TASK INSTRUCTIONS:
Begin with the line containing "watermelon.location.z = rest_depth()" and end with the line containing "zip(*points))), Vector(map(max, zip(*points)))"; set down that block verbatim and nothing else.

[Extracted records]
==============================
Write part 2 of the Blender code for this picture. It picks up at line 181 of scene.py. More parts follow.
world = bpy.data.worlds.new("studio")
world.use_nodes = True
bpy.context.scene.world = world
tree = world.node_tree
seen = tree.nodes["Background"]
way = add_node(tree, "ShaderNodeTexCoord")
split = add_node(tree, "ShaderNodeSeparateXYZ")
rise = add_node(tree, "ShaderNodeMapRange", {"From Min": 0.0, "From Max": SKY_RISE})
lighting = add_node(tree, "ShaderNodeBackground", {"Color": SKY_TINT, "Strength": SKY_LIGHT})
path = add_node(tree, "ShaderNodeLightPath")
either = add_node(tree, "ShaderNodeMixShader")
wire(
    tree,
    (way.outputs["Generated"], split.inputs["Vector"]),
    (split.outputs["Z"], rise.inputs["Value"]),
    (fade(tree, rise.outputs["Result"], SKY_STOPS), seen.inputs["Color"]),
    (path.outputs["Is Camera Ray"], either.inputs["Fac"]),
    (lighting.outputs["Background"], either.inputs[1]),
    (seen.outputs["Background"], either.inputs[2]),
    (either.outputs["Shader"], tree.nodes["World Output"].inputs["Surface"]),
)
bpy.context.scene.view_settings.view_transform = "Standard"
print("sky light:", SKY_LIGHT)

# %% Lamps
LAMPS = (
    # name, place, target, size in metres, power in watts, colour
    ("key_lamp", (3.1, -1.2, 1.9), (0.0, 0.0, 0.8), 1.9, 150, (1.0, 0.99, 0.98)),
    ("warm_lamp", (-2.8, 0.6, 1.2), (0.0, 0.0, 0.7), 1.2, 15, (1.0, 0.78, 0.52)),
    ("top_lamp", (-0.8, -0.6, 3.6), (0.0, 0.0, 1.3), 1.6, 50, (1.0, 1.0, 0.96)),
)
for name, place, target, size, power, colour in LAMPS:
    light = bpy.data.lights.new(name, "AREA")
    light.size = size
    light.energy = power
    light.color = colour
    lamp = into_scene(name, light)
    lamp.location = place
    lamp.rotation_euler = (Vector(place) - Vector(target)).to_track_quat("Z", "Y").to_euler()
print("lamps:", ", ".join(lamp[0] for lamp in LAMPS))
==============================
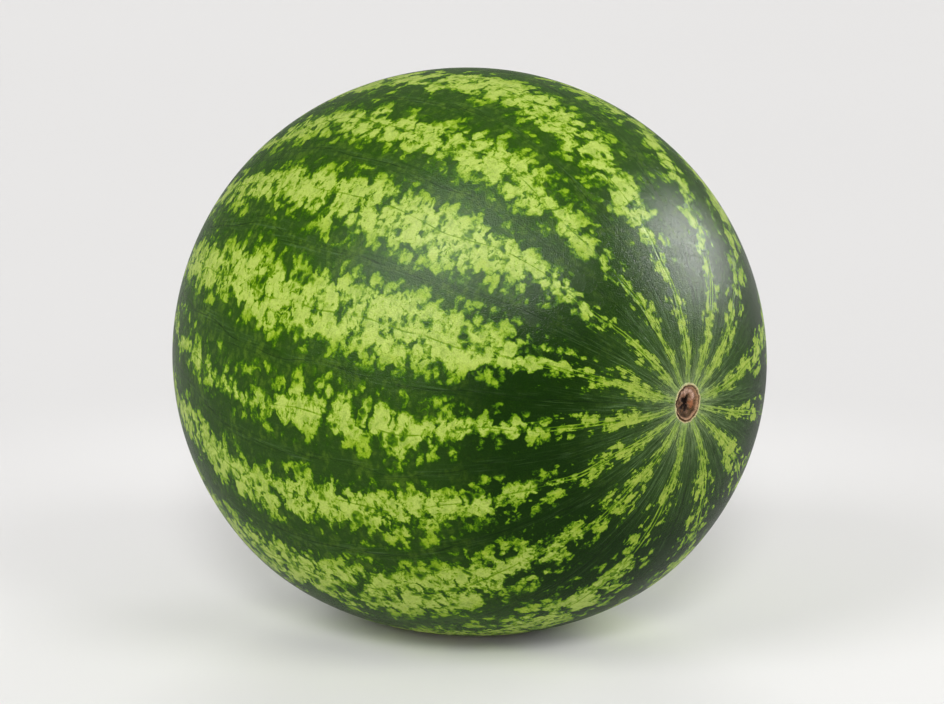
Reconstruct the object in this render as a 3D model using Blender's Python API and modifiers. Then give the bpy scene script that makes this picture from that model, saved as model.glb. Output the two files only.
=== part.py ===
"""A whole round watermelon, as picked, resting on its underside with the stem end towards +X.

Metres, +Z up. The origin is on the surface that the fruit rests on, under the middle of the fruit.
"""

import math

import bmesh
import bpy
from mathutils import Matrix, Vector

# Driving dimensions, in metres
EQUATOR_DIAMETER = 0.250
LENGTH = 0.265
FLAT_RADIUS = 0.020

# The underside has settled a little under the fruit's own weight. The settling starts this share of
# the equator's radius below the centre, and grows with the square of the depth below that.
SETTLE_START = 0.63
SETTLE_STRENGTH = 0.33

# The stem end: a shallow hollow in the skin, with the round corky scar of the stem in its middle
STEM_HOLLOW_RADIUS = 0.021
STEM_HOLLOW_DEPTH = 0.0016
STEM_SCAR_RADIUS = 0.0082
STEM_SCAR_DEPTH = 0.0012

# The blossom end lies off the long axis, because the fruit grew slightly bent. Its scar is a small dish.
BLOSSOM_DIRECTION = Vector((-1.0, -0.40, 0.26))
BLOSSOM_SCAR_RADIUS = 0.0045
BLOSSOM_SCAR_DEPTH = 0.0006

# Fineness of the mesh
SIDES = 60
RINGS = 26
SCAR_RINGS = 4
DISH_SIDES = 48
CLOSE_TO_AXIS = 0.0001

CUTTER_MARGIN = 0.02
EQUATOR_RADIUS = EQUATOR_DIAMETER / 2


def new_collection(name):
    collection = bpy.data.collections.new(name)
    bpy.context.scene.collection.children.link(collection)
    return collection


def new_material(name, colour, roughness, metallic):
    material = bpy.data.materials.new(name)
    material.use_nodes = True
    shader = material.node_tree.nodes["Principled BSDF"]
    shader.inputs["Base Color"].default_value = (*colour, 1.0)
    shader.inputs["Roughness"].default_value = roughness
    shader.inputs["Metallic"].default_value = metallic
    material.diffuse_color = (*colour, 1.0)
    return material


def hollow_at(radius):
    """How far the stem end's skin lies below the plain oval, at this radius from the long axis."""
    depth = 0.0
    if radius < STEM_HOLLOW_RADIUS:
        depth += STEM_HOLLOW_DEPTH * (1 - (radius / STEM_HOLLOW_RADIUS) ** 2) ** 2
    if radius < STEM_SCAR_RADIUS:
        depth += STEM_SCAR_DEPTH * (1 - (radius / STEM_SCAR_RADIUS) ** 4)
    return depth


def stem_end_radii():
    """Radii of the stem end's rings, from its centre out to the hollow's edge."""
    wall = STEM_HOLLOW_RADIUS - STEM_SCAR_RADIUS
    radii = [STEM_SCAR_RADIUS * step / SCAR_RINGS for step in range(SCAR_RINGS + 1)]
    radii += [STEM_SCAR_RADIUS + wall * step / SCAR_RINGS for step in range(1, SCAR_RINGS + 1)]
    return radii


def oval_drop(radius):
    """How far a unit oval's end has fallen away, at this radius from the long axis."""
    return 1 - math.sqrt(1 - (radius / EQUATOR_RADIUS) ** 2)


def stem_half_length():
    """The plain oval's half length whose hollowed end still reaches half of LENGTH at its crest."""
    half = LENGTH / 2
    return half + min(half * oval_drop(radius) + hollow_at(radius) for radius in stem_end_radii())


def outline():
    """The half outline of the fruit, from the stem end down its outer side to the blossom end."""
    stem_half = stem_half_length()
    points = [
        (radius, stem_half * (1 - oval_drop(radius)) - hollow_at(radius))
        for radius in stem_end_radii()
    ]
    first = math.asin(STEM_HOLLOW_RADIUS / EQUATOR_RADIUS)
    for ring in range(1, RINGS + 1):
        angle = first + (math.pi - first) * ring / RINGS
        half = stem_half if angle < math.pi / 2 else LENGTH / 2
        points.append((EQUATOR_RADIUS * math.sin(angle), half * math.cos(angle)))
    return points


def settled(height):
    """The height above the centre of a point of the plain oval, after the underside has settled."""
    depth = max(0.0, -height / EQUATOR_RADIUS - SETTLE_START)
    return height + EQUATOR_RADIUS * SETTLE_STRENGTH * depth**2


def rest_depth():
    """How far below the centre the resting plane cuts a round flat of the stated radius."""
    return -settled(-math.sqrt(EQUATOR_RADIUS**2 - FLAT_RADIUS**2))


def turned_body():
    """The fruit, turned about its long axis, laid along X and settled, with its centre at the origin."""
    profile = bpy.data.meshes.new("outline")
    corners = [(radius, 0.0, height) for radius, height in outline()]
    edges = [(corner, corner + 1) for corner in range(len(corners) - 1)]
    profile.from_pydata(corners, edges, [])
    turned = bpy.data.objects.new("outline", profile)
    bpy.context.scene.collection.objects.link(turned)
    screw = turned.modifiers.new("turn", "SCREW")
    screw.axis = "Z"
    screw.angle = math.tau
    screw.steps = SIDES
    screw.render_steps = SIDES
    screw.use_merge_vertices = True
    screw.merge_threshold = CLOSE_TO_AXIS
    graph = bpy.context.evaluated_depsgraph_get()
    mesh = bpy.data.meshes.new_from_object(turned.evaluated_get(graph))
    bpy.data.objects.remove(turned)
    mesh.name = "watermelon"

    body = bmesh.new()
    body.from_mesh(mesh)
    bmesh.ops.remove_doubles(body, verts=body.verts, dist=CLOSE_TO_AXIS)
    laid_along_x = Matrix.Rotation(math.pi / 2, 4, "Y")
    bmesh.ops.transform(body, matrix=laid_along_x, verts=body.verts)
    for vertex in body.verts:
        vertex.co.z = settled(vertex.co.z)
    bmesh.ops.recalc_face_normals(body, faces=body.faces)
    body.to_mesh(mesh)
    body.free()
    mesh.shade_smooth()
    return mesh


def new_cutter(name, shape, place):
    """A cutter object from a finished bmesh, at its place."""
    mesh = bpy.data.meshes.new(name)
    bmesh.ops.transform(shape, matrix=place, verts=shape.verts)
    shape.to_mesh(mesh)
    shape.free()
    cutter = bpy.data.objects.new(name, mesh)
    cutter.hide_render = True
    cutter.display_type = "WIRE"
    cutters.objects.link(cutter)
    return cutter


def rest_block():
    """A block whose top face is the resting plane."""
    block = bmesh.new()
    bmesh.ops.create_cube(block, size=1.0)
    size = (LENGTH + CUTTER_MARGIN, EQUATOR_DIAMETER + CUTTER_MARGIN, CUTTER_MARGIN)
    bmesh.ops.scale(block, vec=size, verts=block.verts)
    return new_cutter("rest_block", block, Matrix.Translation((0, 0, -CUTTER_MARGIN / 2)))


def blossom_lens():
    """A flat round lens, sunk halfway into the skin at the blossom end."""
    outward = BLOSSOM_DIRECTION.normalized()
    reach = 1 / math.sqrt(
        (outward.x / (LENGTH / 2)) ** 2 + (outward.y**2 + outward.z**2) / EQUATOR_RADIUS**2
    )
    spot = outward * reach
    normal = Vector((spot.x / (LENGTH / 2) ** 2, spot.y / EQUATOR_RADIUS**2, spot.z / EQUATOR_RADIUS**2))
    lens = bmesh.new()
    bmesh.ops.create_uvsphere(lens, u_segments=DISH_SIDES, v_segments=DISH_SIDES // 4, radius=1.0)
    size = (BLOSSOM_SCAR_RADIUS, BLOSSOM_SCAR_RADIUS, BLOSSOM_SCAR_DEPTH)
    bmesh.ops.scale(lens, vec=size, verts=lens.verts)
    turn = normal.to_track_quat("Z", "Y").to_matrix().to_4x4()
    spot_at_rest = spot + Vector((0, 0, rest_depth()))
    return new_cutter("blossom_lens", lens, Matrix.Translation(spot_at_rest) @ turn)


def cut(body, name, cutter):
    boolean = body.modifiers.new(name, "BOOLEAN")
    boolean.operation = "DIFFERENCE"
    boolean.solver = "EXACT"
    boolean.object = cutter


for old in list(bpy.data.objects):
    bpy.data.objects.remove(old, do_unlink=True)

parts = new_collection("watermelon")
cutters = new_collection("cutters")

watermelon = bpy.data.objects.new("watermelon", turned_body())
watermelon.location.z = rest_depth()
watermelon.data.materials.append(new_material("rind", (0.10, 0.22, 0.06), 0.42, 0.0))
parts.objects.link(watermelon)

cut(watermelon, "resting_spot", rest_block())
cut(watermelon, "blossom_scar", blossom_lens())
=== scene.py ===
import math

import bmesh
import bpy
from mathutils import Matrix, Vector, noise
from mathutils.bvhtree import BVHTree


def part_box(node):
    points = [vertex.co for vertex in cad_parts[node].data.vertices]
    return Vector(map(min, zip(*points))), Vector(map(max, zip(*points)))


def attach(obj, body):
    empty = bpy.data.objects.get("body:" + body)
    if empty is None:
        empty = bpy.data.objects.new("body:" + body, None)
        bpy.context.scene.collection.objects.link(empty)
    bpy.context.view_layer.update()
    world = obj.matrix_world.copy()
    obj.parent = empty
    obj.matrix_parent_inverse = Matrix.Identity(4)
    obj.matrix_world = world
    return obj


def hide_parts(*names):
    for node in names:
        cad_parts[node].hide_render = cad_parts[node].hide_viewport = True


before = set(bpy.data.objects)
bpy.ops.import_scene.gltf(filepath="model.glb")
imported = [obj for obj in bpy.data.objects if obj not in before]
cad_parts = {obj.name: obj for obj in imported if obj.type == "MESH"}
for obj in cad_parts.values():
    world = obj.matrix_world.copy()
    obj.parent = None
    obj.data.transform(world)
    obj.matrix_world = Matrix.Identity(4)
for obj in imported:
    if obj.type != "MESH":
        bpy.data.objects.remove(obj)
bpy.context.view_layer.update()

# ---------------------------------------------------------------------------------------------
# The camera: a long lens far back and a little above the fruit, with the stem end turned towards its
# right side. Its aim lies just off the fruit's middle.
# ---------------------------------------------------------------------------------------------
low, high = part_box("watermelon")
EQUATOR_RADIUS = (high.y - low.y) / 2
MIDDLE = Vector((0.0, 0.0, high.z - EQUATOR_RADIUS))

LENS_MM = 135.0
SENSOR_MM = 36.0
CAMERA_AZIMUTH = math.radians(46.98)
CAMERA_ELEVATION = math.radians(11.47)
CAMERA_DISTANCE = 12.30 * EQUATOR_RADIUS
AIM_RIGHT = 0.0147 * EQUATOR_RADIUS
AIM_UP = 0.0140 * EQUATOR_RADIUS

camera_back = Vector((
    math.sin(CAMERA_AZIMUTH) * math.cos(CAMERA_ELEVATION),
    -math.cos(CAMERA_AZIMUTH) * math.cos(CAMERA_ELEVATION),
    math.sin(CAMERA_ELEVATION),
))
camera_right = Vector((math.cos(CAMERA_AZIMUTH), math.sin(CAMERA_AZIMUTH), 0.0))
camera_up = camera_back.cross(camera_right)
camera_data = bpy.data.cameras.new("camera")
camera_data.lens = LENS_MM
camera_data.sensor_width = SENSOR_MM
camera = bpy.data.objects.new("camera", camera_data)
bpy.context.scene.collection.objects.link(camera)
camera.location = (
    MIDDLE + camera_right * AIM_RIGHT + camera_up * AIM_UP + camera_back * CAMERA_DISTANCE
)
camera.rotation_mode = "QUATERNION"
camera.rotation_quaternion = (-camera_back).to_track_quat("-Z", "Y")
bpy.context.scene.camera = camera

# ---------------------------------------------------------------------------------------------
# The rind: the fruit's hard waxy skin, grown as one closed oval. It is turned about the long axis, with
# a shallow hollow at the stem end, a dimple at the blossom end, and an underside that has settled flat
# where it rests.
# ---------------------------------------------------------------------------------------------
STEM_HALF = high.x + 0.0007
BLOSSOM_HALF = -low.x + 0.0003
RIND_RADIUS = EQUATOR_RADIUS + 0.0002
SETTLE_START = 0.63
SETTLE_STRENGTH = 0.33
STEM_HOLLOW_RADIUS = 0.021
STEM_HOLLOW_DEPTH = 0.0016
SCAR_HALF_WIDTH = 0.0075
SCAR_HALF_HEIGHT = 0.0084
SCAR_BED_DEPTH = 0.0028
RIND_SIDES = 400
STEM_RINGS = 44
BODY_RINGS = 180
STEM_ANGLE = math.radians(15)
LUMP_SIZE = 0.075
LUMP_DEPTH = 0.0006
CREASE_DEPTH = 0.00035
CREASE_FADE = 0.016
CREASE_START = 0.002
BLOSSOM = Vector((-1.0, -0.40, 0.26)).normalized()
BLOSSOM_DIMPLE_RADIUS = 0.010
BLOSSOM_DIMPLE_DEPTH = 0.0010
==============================
FINAL ANSWER:
watermelon.location.z = rest_depth()
watermelon.data.materials.append(new_material("rind", (0.10, 0.22, 0.06), 0.42, 0.0))
parts.objects.link(watermelon)

cut(watermelon, "resting_spot", rest_block())
cut(watermelon, "blossom_scar", blossom_lens())
=== scene.py ===
import math

import bmesh
import bpy
from mathutils import Matrix, Vector, noise
from mathutils.bvhtree import BVHTree


def part_box(node):
    points = [vertex.co for vertex in cad_parts[node].data.vertices]
    return Vector(map(min, zip(*points))), Vector(map(max, zip(*points)))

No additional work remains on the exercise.